Non è umano

Ieri notte, ore tre. Un tramestio infernale mi strappa dalle braccia di Morfeo: manco a dirlo, il frastuono proviene dalla camera da letto del solito noto. Tendo l’orecchio, per cogliere eventuali segnali preoccupanti. A parte alcune scosse violente impresse alla scaletta (l’uomo dorme ancora in trespolo: di scendere a valle, sul letto pianoterra, non se ne discute nemmeno) e svariate imprecazioni masticate tra i denti, non mi sembra ci siano drammi in corso, nella stanza accanto. Rassegnata, mi rigiro su me stessa, riaddormentandomi.
L’indomani, raccolgo la cronaca in differita degli avvenimenti notturni: lo stordito aveva sete. Ha così deciso di scendere dal letto senza accendere la luce: precipitando così nel vuoto, invece di imboccare la scaletta. Ancora semiaddormentato, si è ritrovato appeso alla sponda del letto, penzoloni nel vuoto, come una bertuccia: “Mamma, mi sono svegliato di colpo: dopo ‘sta emozione, ci ho messo tre ore a riaddormentarmi!”
Questo mi fa sport estremi notturni, collezionando scosse adrenergiche in ore nelle quali gli esseri umani normali, al massimo, si fanno una camomilla.
Metà pomeriggio, ieri: sto per uscire con un’amica, che accompagnerò a provare un abito da cerimonia. Il nostro inforca la bici, per andare chissà dove: il ferrovecchio produce un clangore preoccupante, tanto marcato da costringerlo a fermarsi. Assistendolo nella visita alla paziente, scopriamo che: il parafango è spezzato (sono stata io: lo confesso. Mi si è sbriciolato fra le mani, un giorno che tentavo di levarmela dai piedi…) mentre il suo sostegno ha perso una delle viti, così ora esso sventola, libero e bello, minacciando di infilarsi tra i raggi. In qualche modo, blocco la barra volante, salvandogli la vita: domani, faremo i meccanici di biciclette.
Stamattina: ore sette meno dieci. L’infingardo fa la sua comparsa in cucina, tonico e stenico. Suo padre e io trasecoliamo: cosa fa vivo e vegeto a quest’ora?
“Mi avete costretto a spegnere il computer alle dieci! Ho dormito fin troppo…”
Da notare che ha guardato “The social network” con me fino alle undici di sera. Comunque sia, nella sua formidabile capacità di adattamento, l’individuo scopre i pregi della sveglia antelucana: “La giornata è più lunga, mamma! Inizi prima a fare matematica (…) e così sei libero prima. Anche perché a quest’ora non c’è nessuno di vivo: né in casa, nè su internet!” conclude, con vena polemica.
“Curiosità: che ti ha detto il tuo amico romano, circa i nuovi orari…?”
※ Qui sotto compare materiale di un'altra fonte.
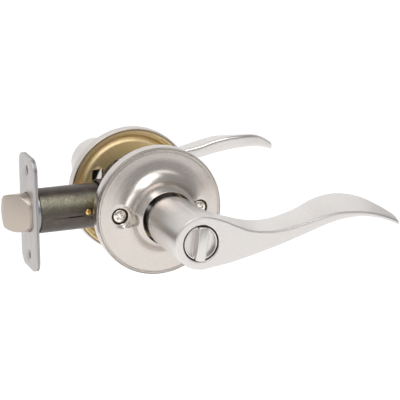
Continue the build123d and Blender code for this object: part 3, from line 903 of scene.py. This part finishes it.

“Mi ha sostenuto quando mi sono arrabbiato. Poi mi ha confessato che deve svegliarsi presto anche lui, così ci siamo rassegnati!”
Grande cosa, internet. Le mamme, all’insaputa dei figli, possono architettare veti incrociati e azioni sinergiche, tramando sul social network (appunto) con risultati… amplificati. Le minacce coordinate valgono il doppio.  
Inoltre, i figli vanno motivati: se i due infingardi oggi vogliono lavorare sul loro canale Youtube, dovranno produrre qualcosa di credibile anche in altri campi. Altrimenti, niet.
E questa è la più formidabile delle motivazioni. Il futuro immediato si vede meglio di quello remoto: meglio farli puntare a un commentary oggi che a un diploma domani.
Poco fa, il solito dramma: partono le due prime lavatrici, prima che io entri in camera sua. Costretto a liberare letto e scaffale dei libri scolastici, il nostro ha scoperchiato la solita miniera di bucato da lavare, con calzini zozzi infiltrati persino sotto le coperte del letto per gli ospiti. Che è stato bonificato e rifatto con biancheria fresca, per la cronaca: così quando il suo famigerato amico verrà a trovarlo non morirà soffocato.
Ogni volta che frequento mio figlio troppo da vicino, mi domando se è un alieno. Come possa sopravvivere a se stesso mi resta un mistero.
Quanto a me, ora devo solo lavare una montagna di roba, smaltire un quintale di carta, e ripassare con lui circonferenza e cerchio.
E’ proprio vero: i figli ti regalano la felicità. Ne ho le prove.